(Items listed in a dataset)

--------------------------------------------------

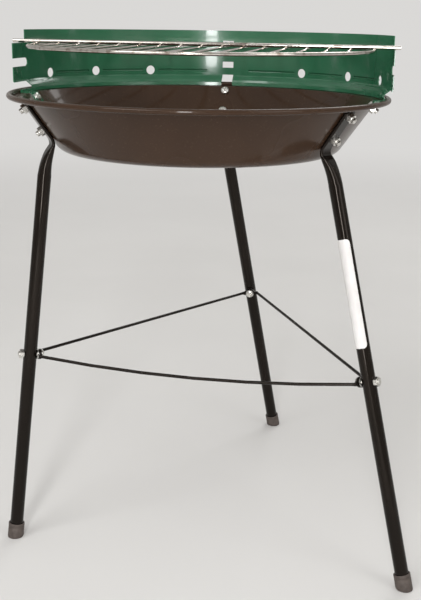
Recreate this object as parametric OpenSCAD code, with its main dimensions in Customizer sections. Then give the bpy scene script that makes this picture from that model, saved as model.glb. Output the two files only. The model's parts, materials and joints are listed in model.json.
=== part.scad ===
// Portable round barbecue grill on three tube legs, in millimetres.
// Origin: on the floor, under the middle of the whole outline. +Z is up, +Y the back.
// A sheet-steel bowl carries a windshield round its back half. A wire grid slides
// into the windshield from the front, at one of three heights. Rods brace the legs.

/* [Bowl] */
// Radius of the rolled rim, to the middle of its bead
rim_r = 177.5; // [150:0.5:200]
// Height of the rim bead's middle above the floor
rim_z = 427.5; // [380:0.5:480]
// Thickness of the rolled bead
bead_d = 5; // [4:0.5:6]
// Depth of the bowl below the bead's middle
bowl_depth = 51; // [48:1:60]
// Lean of the bowl's wall from upright, in degrees
wall_lean = 35; // [33:1:37]
// Radius of the round corner between wall and floor
corner_r = 15; // [12:1:18]
// Thickness of the bowl's sheet
bowl_t = 1; // [0.8:0.1:1.2]
// Width of the flat step between the bead's middle and the wall
step_w = 12; // [11.5:0.5:14]

/* [Windshield] */
// Height of the windshield's top edge above the bead's middle
shield_h = 57.5; // [54:0.5:66]
// Thickness of the windshield's sheet
shield_t = 0.9; // [0.8:0.1:1.2]
// Distance of the windshield's outer face outside the middle of the bead
shield_over = 3.9; // [3:0.1:4.5]
// Gap between the bead and the foot of the windshield inside it
foot_gap = 0.7; // [0.4:0.1:1]
// Height above the bead's middle at which the upright sheet starts
neck_top = 9.2; // [8.6:0.1:9.4]
// Half of the angle that the full-height panel spans
panel_half = 83; // [80:1:85]
// Half of the angle that the ears span
ear_half = 93; // [91:1:95]
// Height of the upper ears' top edge above the bead's middle
level_top = 45; // [44:0.1:46]
// Height step between two grid levels
level_step = 22.5; // [22:0.1:23]
// Height of one ear
ear_h = 14.4; // [13:0.2:15]
// Diameter of the round vent holes
vent_d = 9.4; // [7:0.2:10]
// Height of the vent holes' middle above the bead's middle
vent_z = 14.3; // [14.2:0.1:16]
// Width of the slots for the grid's back loop
slot_w = 12; // [11.5:0.5:14]
// Height of those slots
slot_h = 6.4; // [6:0.2:7]

/* [Cooking grid] */
// Distance of the grid's ring inside the middle of the bead
grid_inset = 15.5; // [14.5:0.5:25]
// Wire of the ring and the back loop
ring_wire = 3.2; // [3:0.1:4]
// Wire of the cross bar
bar_wire = 3.6; // [3:0.1:4]
// Wire of the cooking rods
rod_wire = 2.6; // [2.4:0.1:3]
// Number of rods on each side of the middle one
rods_side = 7; // [5:1:7]
// Length of the cross bar outside the middle of the bead, on each side
bar_past = 8.5; // [7:0.5:12]
// Distance of the grid's middle behind the bowl's middle
grid_back = 8; // [5:1:8]

/* [Legs] */
// Outer diameter of the leg tube
tube_d = 12.7; // [12:0.1:14]
// Wall of the leg tube
tube_t = 1.2; // [1:0.1:1.5]
// Distance of a foot outside the middle of the bead, before the stand leans
foot_out = 49.5; // [25:0.5:60]
// Lean of the thin legs: how far the feet have moved to the right of their even places
lean_right = 38; // [0:1:40]
// The same towards the back
lean_back = 3; // [-5:1:10]
// Turn of the feet about the upright, clockwise seen from above, in degrees
feet_turn = 4.5; // [0:0.5:6]
// Width of the flattened upper end
flat_w = 18; // [16:1:20]
// Thickness of the flattened upper end
flat_t = 3; // [2.8:0.1:3.2]
// Height of a foot cap
cap_h = 16; // [12:1:20]
// Wall of a foot cap
cap_t = 1.4; // [1.2:0.1:1.8]

/* [Brace] */
// Height of the brace bolts above the floor
brace_z = 187.5; // [160:0.5:220]
// Diameter of a brace rod
brace_d = 3; // [2.5:0.5:4]
// Thickness of a flattened rod end
eye_t = 1.4; // [1.2:0.1:1.6]
// Radius of a flattened rod end
eye_r = 5; // [4.5:0.1:5.5]

/* [Fasteners] */
// Thread diameter of every screw
screw_d = 5; // [4.8:0.1:5]
// Clearance of a screw in its hole, all round
screw_gap = 0.2; // [0.15:0.05:0.3]
// Diameter of a pan head
head_d = 9; // [8.5:0.1:9.5]
// Height of a pan head
head_h = 2.8; // [2.4:0.1:3.2]
// Width of a hex nut across its flats
nut_af = 8; // [7.6:0.1:8.4]
// Height of a hex nut
nut_h = 3.6; // [3.2:0.1:4]

/* [Label] */
// Height of the label's lower edge above the floor
label_z = 218; // [205:1:240]
// Length of the label along the tube
label_len = 98; // [60:1:100]
// Angle that the label wraps round the tube
label_wrap = 190; // [120:1:200]

/* [Hidden] */
$fn = 96;
eps = 0.01;
// Seats that touch without sharing space
seat = 0.05;
// Sink of one welded wire into the next
weld = 0.05;

// Places round the bowl: the back leg stands at +Y
LEG_ANGLES = [90, 210, 331.5];
LEFT = 1;
RIGHT = 2;

// Bowl wall: a cone that starts at the inner corner of the rim's step
step_r = rim_r - step_w;
step_z = rim_z - bead_d / 2;
wall_tan = tan(wall_lean);
floor_z = rim_z - bowl_depth;
wall_len = (step_z - floor_z) / cos(wall_lean);
wall_out_r = step_r - (step_z - floor_z) * wall_tan;

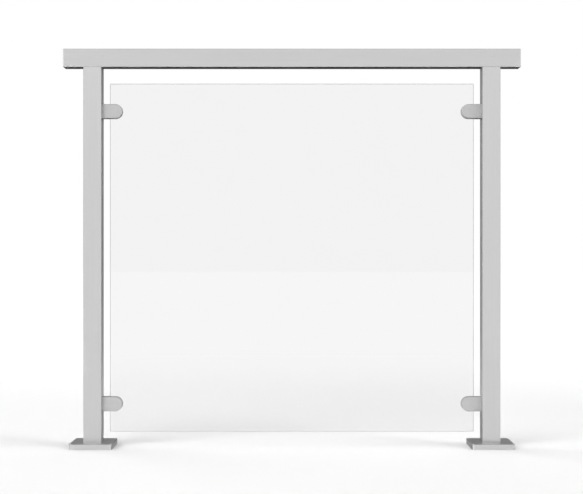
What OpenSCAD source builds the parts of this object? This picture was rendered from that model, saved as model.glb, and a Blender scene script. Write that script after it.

--------------------------------------------------

* _THE PROBLEM_: Return the material in full, exactly as shown.

* _EXPECTED OUTPUT_:
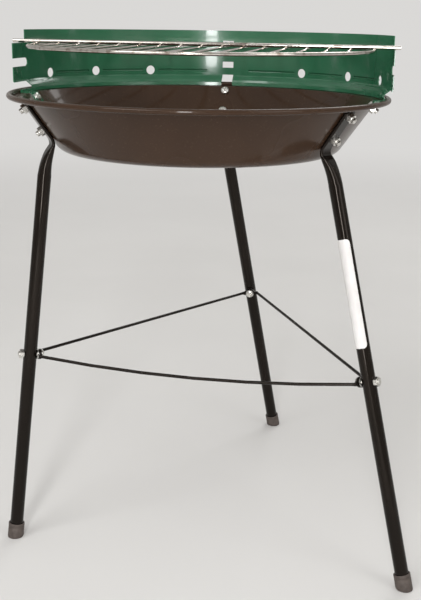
Recreate this object as parametric OpenSCAD code, with its main dimensions in Customizer sections. Then give the bpy scene script that makes this picture from that model, saved as model.glb. Output the two files only. The model's parts, materials and joints are listed in model.json.
=== part.scad ===
// Portable round barbecue grill on three tube legs, in millimetres.
// Origin: on the floor, under the middle of the whole outline. +Z is up, +Y the back.
// A sheet-steel bowl carries a windshield round its back half. A wire grid slides
// into the windshield from the front, at one of three heights. Rods brace the legs.

/* [Bowl] */
// Radius of the rolled rim, to the middle of its bead
rim_r = 177.5; // [150:0.5:200]
// Height of the rim bead's middle above the floor
rim_z = 427.5; // [380:0.5:480]
// Thickness of the rolled bead
bead_d = 5; // [4:0.5:6]
// Depth of the bowl below the bead's middle
bowl_depth = 51; // [48:1:60]
// Lean of the bowl's wall from upright, in degrees
wall_lean = 35; // [33:1:37]
// Radius of the round corner between wall and floor
corner_r = 15; // [12:1:18]
// Thickness of the bowl's sheet
bowl_t = 1; // [0.8:0.1:1.2]
// Width of the flat step between the bead's middle and the wall
step_w = 12; // [11.5:0.5:14]

/* [Windshield] */
// Height of the windshield's top edge above the bead's middle
shield_h = 57.5; // [54:0.5:66]
// Thickness of the windshield's sheet
shield_t = 0.9; // [0.8:0.1:1.2]
// Distance of the windshield's outer face outside the middle of the bead
shield_over = 3.9; // [3:0.1:4.5]
// Gap between the bead and the foot of the windshield inside it
foot_gap = 0.7; // [0.4:0.1:1]
// Height above the bead's middle at which the upright sheet starts
neck_top = 9.2; // [8.6:0.1:9.4]
// Half of the angle that the full-height panel spans
panel_half = 83; // [80:1:85]
// Half of the angle that the ears span
ear_half = 93; // [91:1:95]
// Height of the upper ears' top edge above the bead's middle
level_top = 45; // [44:0.1:46]
// Height step between two grid levels
level_step = 22.5; // [22:0.1:23]
// Height of one ear
ear_h = 14.4; // [13:0.2:15]
// Diameter of the round vent holes
vent_d = 9.4; // [7:0.2:10]
// Height of the vent holes' middle above the bead's middle
vent_z = 14.3; // [14.2:0.1:16]
// Width of the slots for the grid's back loop
slot_w = 12; // [11.5:0.5:14]
// Height of those slots
slot_h = 6.4; // [6:0.2:7]

/* [Cooking grid] */
// Distance of the grid's ring inside the middle of the bead
grid_inset = 15.5; // [14.5:0.5:25]
// Wire of the ring and the back loop
ring_wire = 3.2; // [3:0.1:4]
// Wire of the cross bar
bar_wire = 3.6; // [3:0.1:4]
// Wire of the cooking rods
rod_wire = 2.6; // [2.4:0.1:3]
// Number of rods on each side of the middle one
rods_side = 7; // [5:1:7]
// Length of the cross bar outside the middle of the bead, on each side
bar_past = 8.5; // [7:0.5:12]
// Distance of the grid's middle behind the bowl's middle
grid_back = 8; // [5:1:8]

/* [Legs] */
// Outer diameter of the leg tube
tube_d = 12.7; // [12:0.1:14]
// Wall of the leg tube
tube_t = 1.2; // [1:0.1:1.5]
// Distance of a foot outside the middle of the bead, before the stand leans
foot_out = 49.5; // [25:0.5:60]
// Lean of the thin legs: how far the feet have moved to the right of their even places
lean_right = 38; // [0:1:40]
// The same towards the back
lean_back = 3; // [-5:1:10]
// Turn of the feet about the upright, clockwise seen from above, in degrees
feet_turn = 4.5; // [0:0.5:6]
// Width of the flattened upper end
flat_w = 18; // [16:1:20]
// Thickness of the flattened upper end
flat_t = 3; // [2.8:0.1:3.2]
// Height of a foot cap
cap_h = 16; // [12:1:20]
// Wall of a foot cap
cap_t = 1.4; // [1.2:0.1:1.8]

/* [Brace] */
// Height of the brace bolts above the floor
brace_z = 187.5; // [160:0.5:220]
// Diameter of a brace rod
brace_d = 3; // [2.5:0.5:4]
// Thickness of a flattened rod end
eye_t = 1.4; // [1.2:0.1:1.6]
// Radius of a flattened rod end
eye_r = 5; // [4.5:0.1:5.5]

/* [Fasteners] */
// Thread diameter of every screw
screw_d = 5; // [4.8:0.1:5]
// Clearance of a screw in its hole, all round
screw_gap = 0.2; // [0.15:0.05:0.3]
// Diameter of a pan head
head_d = 9; // [8.5:0.1:9.5]
// Height of a pan head
head_h = 2.8; // [2.4:0.1:3.2]
// Width of a hex nut across its flats
nut_af = 8; // [7.6:0.1:8.4]
// Height of a hex nut
nut_h = 3.6; // [3.2:0.1:4]

/* [Label] */
// Height of the label's lower edge above the floor
label_z = 218; // [205:1:240]
// Length of the label along the tube
label_len = 98; // [60:1:100]
// Angle that the label wraps round the tube
label_wrap = 190; // [120:1:200]

/* [Hidden] */
$fn = 96;
eps = 0.01;
// Seats that touch without sharing space
seat = 0.05;
// Sink of one welded wire into the next
weld = 0.05;

// Places round the bowl: the back leg stands at +Y
LEG_ANGLES = [90, 210, 331.5];
LEFT = 1;
RIGHT = 2;

// Bowl wall: a cone that starts at the inner corner of the rim's step
step_r = rim_r - step_w;
step_z = rim_z - bead_d / 2;
wall_tan = tan(wall_lean);
floor_z = rim_z - bowl_depth;
wall_len = (step_z - floor_z) / cos(wall_lean);
wall_out_r = step_r - (step_z - floor_z) * wall_tan;

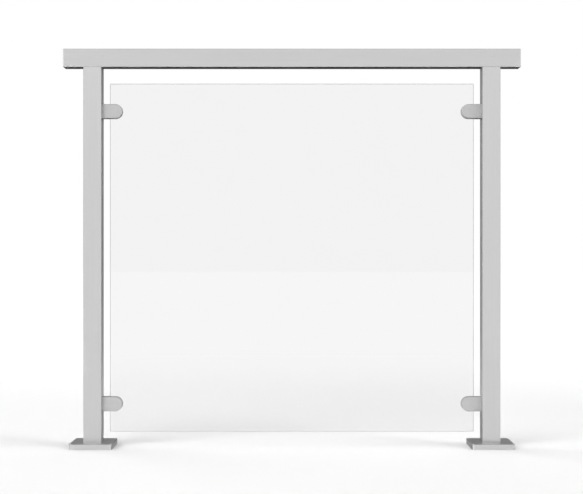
What OpenSCAD source builds the parts of this object? This picture was rendered from that model, saved as model.glb, and a Blender scene script. Write that script after it.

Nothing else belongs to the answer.